My four-year-old nephew is highly imaginative, and when he was but a wee lad of three, he became the caretaker of a pack of panthers. Panthers are solitary creatures, so I’m not sure why these particular panthers have agreed to hang together. It must just be for my nephew’s sake. He is pretty awesome.
When my nephew chooses to educate me about his panthers, which he does with relative frequency, each informative statement begins with the words, “MY panthers…” For example, if I happen to mention that panthers live in rainforests, my nephew will say, “MY panthers live in castles at the South Pole,” or, “MY panthers live under the ocean. But only sometimes.” His panthers also fly and eat Rice Krispies.
When creating the dragons of Aret, I seem to have channeled the audacity of a very small child. This is one of the nice things about writing within the fantasy genre, as opposed to sci-fi. You can kinda do whatever the hell you want, and the only explanation needed is: “Because I said so.” “Why do my dragons have human-like hands? Because I said so. Why do my dragons occasionally sit in gigantic chairs? Because I said so.” It’s like a writer’s version of beleaguered parenting.
All of that being said, MY dragons not only have human-like hands (albeit clawed and scaly), but they also have complex systems of government, language, and familial structure, no points of physical weakness, and lifespans that extend for hundreds, if not thousands, of years.
In the Aretian dialect, my dragons are called Teravalta. The Matriarchs are Valtamani, and the Patriarchs – Valtaduri. Our protagonist, the Red Matriarch, is the Valtamani Skara, and her mate, the Black Patriarch, or Valtaduri Noro, is known by Aretian humans as the Norofatela, meaning “Black Death.”

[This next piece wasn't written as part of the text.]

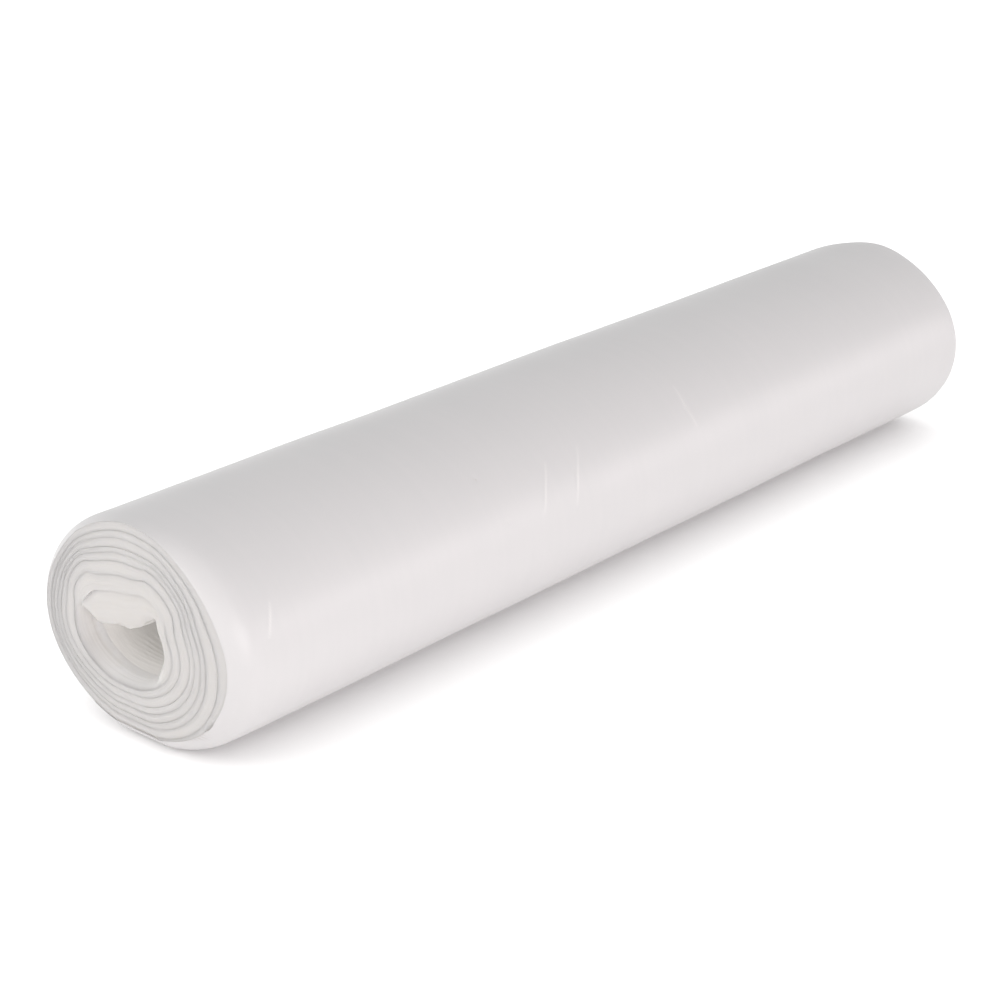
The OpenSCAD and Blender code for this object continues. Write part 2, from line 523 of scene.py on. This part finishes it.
milky = ((0.85, 0.83, 0.81), (0.82, 0.797, 0.773))
# A painted light colour for the hollow, lighter than the film, for light that comes through the
# film.
painted_hollow_light = (0.96, 0.945, 0.925)
film_edges = film(
    "film_edges", milky, 0.5, (4.0, 60.0, 3.5), 0.2 * MM, through=0.6, inside=painted_hollow_light
)
winding = winding_tree()
curl_reach = roll["Shoulder"] * math.sin(roll["Curl Angle"])
curl_steps = 12
curled_places = [
    half_web - curl_reach + roll["Shoulder"] * math.sin(roll["Curl Angle"] * (1 - i / curl_steps))
    for i in range(curl_steps + 1)
]


def torn_and_pitted(turn, across, face):
    """The lower lip of the fold over the hollow is uneven, as film tears, and a small pocket is
    open between the two outermost turns of the near end."""
    depth = half_web - abs(across)
    lip = max(0, 1 - depth / (7 * MM)) * max(0, -face) ** 3
    fold = max(0, min(1, (turn - 0.09) * 25, (0.42 - turn) * 12))
    ragged = noise.noise(Vector((turn * 60, across * 80, 3)))
    ragged = ragged + 1.5 * noise.noise(Vector((turn * 25, 1, across * 60)))
    degrees_off = (turn - 7.601) * 360
    pocket = math.exp(-((degrees_off / 3.4) ** 2 + ((face - 0.6) / 0.42) ** 2) ** 2)
    lift = 0.45 * MM * ragged * lip * fold
    sink = MM * (1.2 * fold + 4 * pocket * (across < 0))
    return lift, sink, 0


middle_places = [-0.231, -0.223, -0.214] + spread(-0.2, 0.2, 20) + [0.214, 0.223, 0.231]
wound_web = flat_web(
    "wound_web",
    spread(0.075, 0.46, 105) + spread(0.47, 7.56, 478) + spread(7.566, 7.64, 24)
    + spread(7.65, roll["Wound Turns"], 12),
    [-place for place in curled_places] + middle_places + curled_places[::-1],
    [-1, -0.97, -0.9, -0.78, -0.62, -0.42, -0.2, 0, 0.2, 0.42, 0.62, 0.78, 0.9, 0.97, 1],
    torn_and_pitted,
)
wind(wound_web, winding, film_edges)

# The lining of the hollow. The first bag's film lies loose and crumpled inside the innermost
# turn: fine curved wrinkles run down its floor, and its roof hangs in broad folds. It shows at
# both ends of the roll, and nothing holds it but the turn that it lies in.
film_lining = film(
    "film_lining", milky, 0.45, (9.0, 300.0, 0.0), 0.2 * MM, inside=painted_hollow_light
)


def crumpled(turn, across, face):
    """How far the lining stands out from the wall of the hollow, with its folds and wrinkles."""
    depth = half_web - abs(across)
    floor = max(0, min(1, (turn - 0.56) * 14, (0.93 - turn) * 12))
    roof = max(0, min(1, turn * 9, (0.5 - turn) * 9))
    sway = noise.noise(Vector((turn * 6, depth * 60, 5)))
    fan = depth / (2.4 * MM) + (turn - 0.7) * 9 + sway * 1.5
    wrinkle = abs(math.sin(fan * math.pi)) ** 0.6 - 0.5
    wrinkled = math.exp(-((turn - 0.77) / 0.09) ** 2 - ((depth - 26 * MM) / (14 * MM)) ** 2)
    broad = noise.noise(Vector((turn * 11, depth * 70, 2)))
    inner = max(0, min(1, (depth - 9 * MM) / (14 * MM), (60 * MM - depth) / (20 * MM)))
    height = floor * (0.45 * wrinkle * wrinkled + 0.5 * broad + 0.1) + roof * 0.9 * broad
    seat = max(0, min(1, (depth - 7 * MM) / (10 * MM)))
    return -MM * (height * inner + 0.5 * seat - 0.25), 0, 0


lining_depths = spread(6 * MM, 60 * MM, 84) + spread(64 * MM, 200 * MM, 8)
for end, name in ((-1, "near_lining"), (1, "far_lining")):
    lining = flat_web(
        name,
        spread(0.08, 0.55, 70) + spread(0.555, 1.07, 130),
        sorted(end * (half_web - depth) for depth in lining_depths),
        [-1.05, -1],
        crumpled,
    )
    wind(lining, winding, film_lining)

# The outer wrap. The last turn of the web is its smoothest: the film lies tight over the turns
# below, with a few fine creases, and its own cling holds its tail down under the roll.
film_wrap = film(
    "film_wrap", ((0.875, 0.862, 0.865), (0.86, 0.85, 0.853)), 0.38, (2.0, 260.0, 0.0), 0.03 * MM
)
# Each crease is a line of places: millimetres along the roll and degrees round it.
creases = (
    ((-69.7, 141.6), (-76.9, 154.2), (-82.3, 166.4)),
    ((-48.5, 140.9), (-56.6, 154.6), (-62.6, 169.5)),
    ((26.0, 131.5), (24.3, 143.6), (25.6, 156.8)),
    ((-228.7, 150.9), (-234.7, 166.9)),
)
pits = ((-103.4, 162.6), (-108.8, 137.8))


def wrap_lift(turn, across, face):
    """How far the outer wrap stands off the turn below, at its creases, its pits, the gap at its
    near edge and the crinkled corner below that, and how strong the painted highlight along its
    creases is."""
    x, degrees = across / MM, (turn % 1) * 360
    depth, from_near_end = (half_web - abs(across)) / MM, x + half_web / MM
    lift, crease_highlight = 0.3 * min(1, 0.15 + depth / 8), 0
    for crease in creases:
        first, last = crease[0][1], crease[-1][1]
        for (x0, d0), (x1, d1) in zip(crease, crease[1:]):
            if d0 - 0.3 <= degrees < d1 + 0.3:
                off = x - x0 - (x1 - x0) * (degrees - d0) / (d1 - d0)
                run = max(0, math.sin(math.pi * (degrees - first) / (last - first))) ** 0.5
                ridge = 0.25 * math.exp(-((off + 0.5) / 0.5) ** 2)
                valley = 0.1 * math.exp(-((off - 0.5) / 0.5) ** 2)
                lift += run * (ridge - valley)
                # Along each crease the film gets a painted highlight.
                crease_highlight += run * math.exp(-(off / 0.55) ** 2)
    for pit_x, pit_degrees in pits:
        lift -= 0.4 * math.exp(-(x - pit_x) ** 2 - ((degrees - pit_degrees) / 1.3) ** 2)
    gap = math.exp(-((degrees - 216.4) / 5) ** 2) * max(0, 1 - from_near_end / 7) ** 2
    crinkled = max(0, 1 - abs(degrees - 227) / 11) * max(0, 1 - from_near_end / 4)
    lift += 0.6 * gap + 0.3 * crinkled * math.sin(degrees * 2.6)
    return MM * lift, 0, crease_highlight


# Points lie closer where the creases, the pits and the near edge's gap and corner are: degrees
# round the last turn, and metres along the roll.
wrap_turns = []
for low, high, count in (
    (-60, 69, 60), (69, 172, 84), (172, 209, 30), (209, 240, 44), (240, 300, 24)
):
    wrap_turns += spread(7 + low / 360, 7 + high / 360, count + 1)[:-1]
wrap_turns.append(roll["Wound Turns"])
close_places = (
    spread(-0.2365, -0.2265, 16) + spread(-0.1105, -0.101, 13) + spread(-0.084, -0.046, 66)
    + spread(0.022, 0.0285, 12)
)
wide_places = [
    place
    for place in spread(-0.22, -0.115, 12) + spread(-0.094, 0.015, 12) + spread(0.035, 0.235, 18)
    if not -0.0845 < place < -0.0455
]
outer_wrap = flat_web(
    "outer_wrap",
    wrap_turns,
    [-place for place in curled_places] + sorted(close_places + wide_places) + curled_places[::-1],
    [0.96, 1],
    wrap_lift,
)
wind(outer_wrap, winding, film_wrap, Groove_Depth=0.0)

# The studio. The roll lies on a white floor that keeps its soft shadow, deepened near the roll by a
# painted contact shadow, in a white room. Two broad lamps light its long side, and two smaller ones
# its near end.
def white_where_seen(tree, shader, glow):
    """A shader to which a glow is added where the camera sees it, directly or mirrored."""
    ray = tree.nodes.new("ShaderNodeLightPath")
    seen = Field(tree, ray.outputs["Is Camera Ray"])
    for kind in ("Is Glossy Ray", "Is Transmission Ray"):
        seen = seen.least(Field(tree, ray.outputs[kind]))
    light = step(tree, "ShaderNodeEmission", Strength=seen * glow)
    both = tree.nodes.new("ShaderNodeAddShader")
    feed(both.inputs[0], shader)
    feed(both.inputs[1], light.outputs[0])
    return both.outputs[0]


floor_mesh = bpy.data.meshes.new("floor")
floor_mesh.from_pydata([(-6, -6, 0), (6, -6, 0), (6, 6, 0), (-6, 6, 0)], [], [(0, 1, 2, 3)])
floor = bpy.data.objects.new("floor", floor_mesh)
bpy.context.scene.collection.objects.link(floor)
paper = bpy.data.materials.new("white_paper")
paper.use_nodes = True
tree = paper.node_tree
tree.nodes.clear()
card = step(tree, "ShaderNodeBsdfDiffuse", Color=(0.95, 0.95, 0.95, 1))
floor_place = tree.nodes.new("ShaderNodeTexCoord").outputs["Object"]
away = step(tree, "ShaderNodeVectorMath", Vector=floor_place)
away.operation = "LENGTH"
# The floor's glow is strongest far away, and is dimmed close to the roll: a painted contact shadow
# that deepens the floor's real shadow there.
painted_contact_shadow = step(tree, "ShaderNodeAmbientOcclusion", Distance=0.045)
painted_contact_shadow.samples = 3
floor_glow = (Field(tree, away.outputs["Value"]) / 1.6).clamp() * 0.05 + 0.88
floor_glow = floor_glow * Field(tree, painted_contact_shadow.outputs["AO"]) ** 1.3
out = tree.nodes.new("ShaderNodeOutputMaterial")
feed(out.inputs["Surface"], white_where_seen(tree, card.outputs[0], floor_glow))
floor_mesh.materials.append(paper)

world = bpy.data.worlds.new("studio")
world.use_nodes = True
bpy.context.scene.world = world
tree = world.node_tree
tree.nodes.clear()
ambient = 0.425
room = step(tree, "ShaderNodeBackground", Color=(1, 1, 1, 1), Strength=ambient)
out = tree.nodes.new("ShaderNodeOutputWorld")
feed(out.inputs["Surface"], white_where_seen(tree, room.outputs[0], 1 - ambient))


def soft_lamp(name, place, target, size, watts, colour):
    """A lamp of a given width and height that shines from its place towards the target."""
    lamp = bpy.data.lights.new(name, "AREA")
    lamp.shape = "RECTANGLE"
    lamp.size, lamp.size_y = size
    lamp.energy = watts
    lamp.color = colour
    holder = bpy.data.objects.new(name, lamp)
    holder.location = place
    holder.rotation_euler = (Vector(target) - Vector(place)).to_track_quat("-Z", "Y").to_euler()
    bpy.context.scene.collection.objects.link(holder)


roll_middle, near_face = (0, 0, 0.04), (-0.25, 0, 0.04)
cool, warm = (1, 0.935, 0.937), (1, 0.98, 0.965)
soft_lamp("side_lamp", (1.5, -1.6, 0.36), roll_middle, (1.8, 0.7), 7.6, cool)
soft_lamp("front_lamp", (-0.8, -1.6, 0.36), roll_middle, (0.9, 0.7), 9, cool)
soft_lamp("end_lamp", (-1.15, 0.7, 0.75), near_face, (0.9, 0.9), 5, warm)
soft_lamp("end_fill", (-1.5, -0.6, 0.4), near_face, (0.9, 0.7), 2.2, warm)

# The camera. It stands in front of the roll's near end and to its right, a little above it, and
# looks along the roll with a long lens, so that both ends keep nearly the same size.
camera_data = bpy.data.cameras.new("camera")
camera_data.lens = 82.23
camera_data.sensor_width = 36
camera = bpy.data.objects.new("camera", camera_data)
camera.location = (-0.7372, -0.5821, 0.3896)
looking = Vector((0.7124, 0.5998, -0.3645))
camera.rotation_euler = looking.to_track_quat("-Z", "Y").to_euler()
bpy.context.scene.collection.objects.link(camera)
bpy.context.scene.camera = camera
bpy.context.scene.view_settings.view_transform = "Standard"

My dragons are divided into eight castes: Red (Skara), Black (Noro), Blue (Aza), Gold (Arua), Green (Emyr), White (Braza), Indigo (Mora), and Silver (Agno). The Silver and Gold castes are extinct – casualties of an ongoing war – and constant conflict, driven by contrasting views of humans, plagues the other six. For while some castes wish to live peacefully among humans, others see them as an inferior species, valuable only as food.
I’d like to say more about my dragons, but I’m approaching spoiler territory. Suffice it to say that they are supremely badass, though some use their badassery for good and others for not-so-good, particularly if one happens to be human. I will say one more thing – my dragons can travel to Earth and assume human forms. That part is key to the story. And if you’re wondering why or how that happens, well…I’m sure you can imagine what my answer would be.